When you start to learn a new language you are often confounded by seemingly trivial details. You would expect languages to be translatable word for word, and while this is often true, in some cases -- usually in the case of the simplest phrases -- it is not. Why is I'm hungry expressed in Italian with the phrase ho fame ("I have hunger")? Why don't they say sono affamato? Well, you could say sono affamato but it carries a different pragmatic meaning; it is much stronger and could be translated into I am starving. Is there any good explanation why different languages and cultures choose to express the same feelings or states of being in different ways?
Think about it. English babies learn that they have fingers and toes, while Italian babies have dita. Italian toddlers sip their juice out of a bicchiere made of vetro, while English speaking two-year-old drink from a glass made of...glass. While in English there are many shades of blue, just saying "blue" can encompass everything from navy to sky. In Italian though blu and azzurro are very distinct concepts. Another example of the differences in the two languages is that Italian distinguishes between li (there, but still quite close) and là (there, far away). There are so many more examples of the way the two languages use different words and phrases to express the same idea and how these can't be literally translated.
The differences do not include only lexical issues -- the meaning of words -- but also syntax: tenses, cases, prepositions, etc. Let me give you one more example: English uses a neutral gender for all objects: it. Italian uses la for feminine and il for masculine gendered objects. Why do Italians bother to distinguish that a knife is masculine, il coltello, and a fork is feminine, la forchetta? Please do not ask your teacher about it unless you want to hear a brusque answer: because it is so!
Still, those of you who are more inquisitive than others will ask yourselves: Do languages differ in their grammatical and conceptual aspects because we as nations have developed different views of reality? Or is it the other way round: Does the language we speak influence the way we think?
For centuries these questions have challenged not only students and teachers of foreign languages, but also scientists and thinkers. In 1820 Wilhelm von Humboldt, a German philosopher and linguist, claimed that "the diversity of languages is not a diversity of signs and sounds but a diversity of views of the world." Ludwig Wittgenstein, an Austrian logician and professor at the University of Cambridge, went even further and stated that "the limits of my language are the limits of my world." Edward Sapir, an American anthropologist and linguist, drew the conclusion that as language represents reality differently, the speakers of diverse languages would perceive reality differently, and therefore would think and behave differently.

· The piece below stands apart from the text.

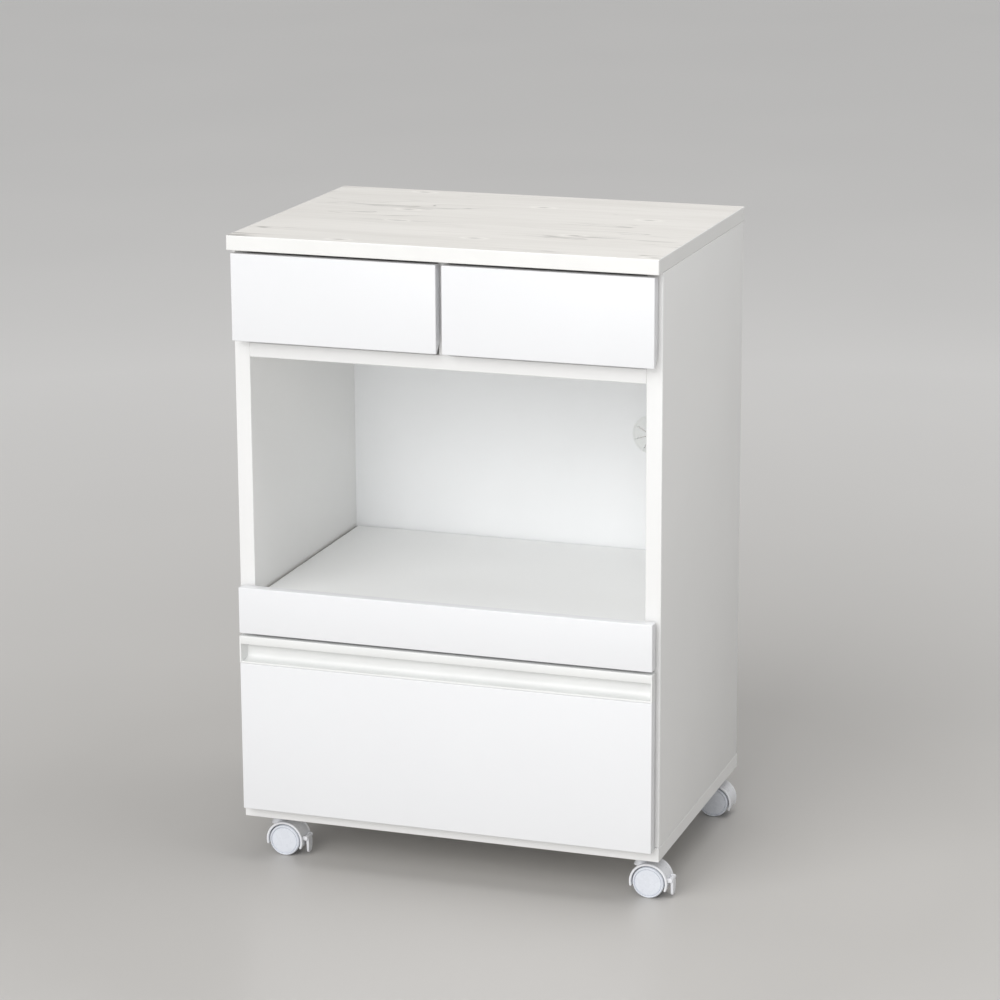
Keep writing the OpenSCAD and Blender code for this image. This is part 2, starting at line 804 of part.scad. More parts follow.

Sounds a bit irrational in today's unified, and yet multicultural world? Think political correctness. After all, the idea behind that concept is that renaming things, situations and persons helps us to change our perception of these things and, following that, our attitude and behavior toward them. If instead of saying chairman we say chairperson, we might actually drop the idea that it should be a man and we might consent to the idea of a woman holding this position. What comes to mind is the classic novel by George Orwell 1984. The society described by Orwell uses a language called Newspeak, which serves as one of the tools of repression. The theory behind Newspeak is based on a belief that if humans cannot form the words to express the ideas underlying a revolution then they cannot revolt. Newspeak is aimed at eliminating such words as "freedom" or "revolution," so that "a heretical thought...should be literally unthinkable, at least so far as thought is dependent on words." Not so far from reality, is it?
So what does all this mean for those of us who set out to learn a second, or third, language? Not only do we have to remember new words and phrases, but we have to realize that as language and thought are intertwined (leaving aside the question of which effects which), the organization of information will be different and each language will have its own framework for schematizing experience. It follows, then, that when you speak in a given language you will take into account its grammatical structure and change your way of thinking accordingly. Many times I have experienced how awkward it is for a bilingual to switch between these ways of "thinking for speaking" when I started to analyze what I intended to say in Polish from the point of view of English grammar. For instance, I wondered whether to use Present Perfect or Past Simple when talking about past events, although in Polish no such distinction exists.
Another example? Italian reflexive verbs: Mi sono lavata. English uses verbs followed by a reflexive pronoun, e.g. I washed myself. At this level it is still quite easy to grasp, however, to be able to freely use all forms of this grammar feature you have to understand the whole idea behind it, even if English does not consider it at all. How otherwise would you understand the logic behind:
Mi sono lavata. I washed myself.
Mi sono lavata le mani. I washed my hands.
Mi sono lavata una mela. I washed an apple.
Mi sono mangiata una mela. I ate an apple.
I ate an apple can be rendered in Italian by Ho mangiato una mela or Mi sono mangiata una mela. There definitely is a difference in meaning. Can you tell what it is?
All in all, it is good news for us. Being a speaker of more than one language we become aware of various representations and classifications of reality, all of them equally valid. We get to learn a whole new world of meanings and get a chance to change our way of thinking about things and our way of expressing ourselves. That's what I love about studying foreign languages. You become sensitive to various nuances of things you wouldn't otherwise consider. You get to experience the world with a fresh approach, as if you were offered a new life.